Freddie Gibbs might be one of the coldest, gangsta rappers in the game right now, and one of the genre's most diverse. Someone with his hood pedigree would normally shun working with an overly-passionate, strange recluse like Madlib; however, he has managed to incorporate his brand of gun-toting, brick selling, womanizing ways with the Beat Konducta's otherworldly, dusty sample based production to create nearly perfect sound. A perusal through one of his many free mixtapes, will display a rapper who neither cowards while facing an unorthodox topic nor runs away from the possibility of picking up a murder charge. It is a unique sound that is incredibly entertaining and fun to listen to.

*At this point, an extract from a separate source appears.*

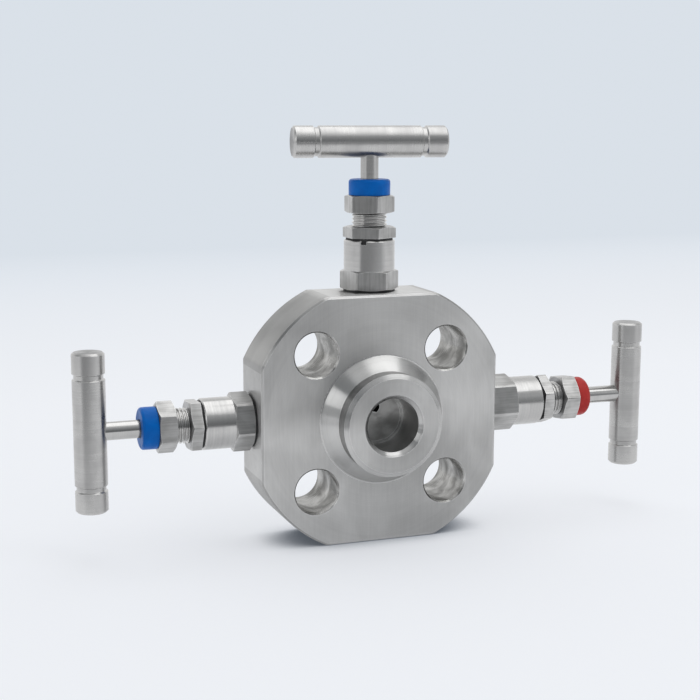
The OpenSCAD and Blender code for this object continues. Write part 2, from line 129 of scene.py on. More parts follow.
# %% Helpers for shader nodes
def add_node(tree, kind, inputs=None, **settings):
    """Adds a shader node. A socket given as an input is linked, and any other value is set."""
    made = tree.nodes.new("ShaderNode" + kind)
    for name, value in settings.items():
        setattr(made, name, value)
    for name, value in (inputs or {}).items():
        if isinstance(value, bpy.types.NodeSocket):
            tree.links.new(value, made.inputs[name])
        else:
            made.inputs[name].default_value = value
    return made

def calc(tree, operation, *values, clamp=False):
    """Adds a Math node over the values and gives back its output."""
    return add_node(
        tree, "Math", dict(enumerate(values)), operation=operation, use_clamp=clamp).outputs[0]

def remap(tree, value, low, high, new_low=0.0, new_high=1.0):
    """Brings a value from one range to another, smoothly and without leaving it."""
    made = add_node(
        tree, "MapRange",
        {"Value": value, "From Min": low, "From Max": high, "To Min": new_low, "To Max": new_high},
        interpolation_type="SMOOTHSTEP")
    return made.outputs["Result"]

def mix_value(tree, factor, first, second):
    """A value between two values."""
    return add_node(tree, "Mix", {"Factor": factor, "A": first, "B": second}).outputs["Result"]

def mix_colour(tree, factor, first, second):
    """A colour between two colours."""
    return add_node(
        tree, "Mix", {"Factor": factor, "A": first, "B": second},
        data_type="RGBA").outputs["Result"]

print("node helpers ready in Blender", bpy.app.version_string)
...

His latest single, "One Eight Seven", demonstrates this duality impressively. The title is clearly a reference to the Police code for a homicide, and over the years it has become this subgenre's lucky numbers. You would expect that with such a rugged and dark title that the track would be about handling one's enemies or chasing down haters, however, your assumption would lead you the wrong way. Instead, in a remarkable feat of literary wit and charm, the song is closer to a love song. Gibbs discusses how the girls body might catch a case because it makes him feel so good, which could ultimately result in his untimely demise. Rather be the hardcore gangsta, he takes a more relaxed role and makes it all about the fine women, who have the ability to woo any man.
Unsurprisingly, beautiful women dominate majority of the scenes in the visuals, almost straight jacking screen time. Scantily clad modals strike fierce poses, while wielding dangerous firearms (whether that be guns or an incredible posterior, following Gibbs logic). Problem makes an appearance, but his infectious adlib plays a much larger role in the video than even he does. Both he and Gibbs are playing second fiddle to the powerful women that are being discussed in the song, which isn't the worst thing in the world.
Gangsta Gibbs is worthy of his nickname, no matter how creative he is, at any point he might decide to call up his hitters. However, his appreciation and knack for going a little left of center, makes him sound different and it is greatly appreciated. He has a load of music, but majority of it is quality, so its well worth your time.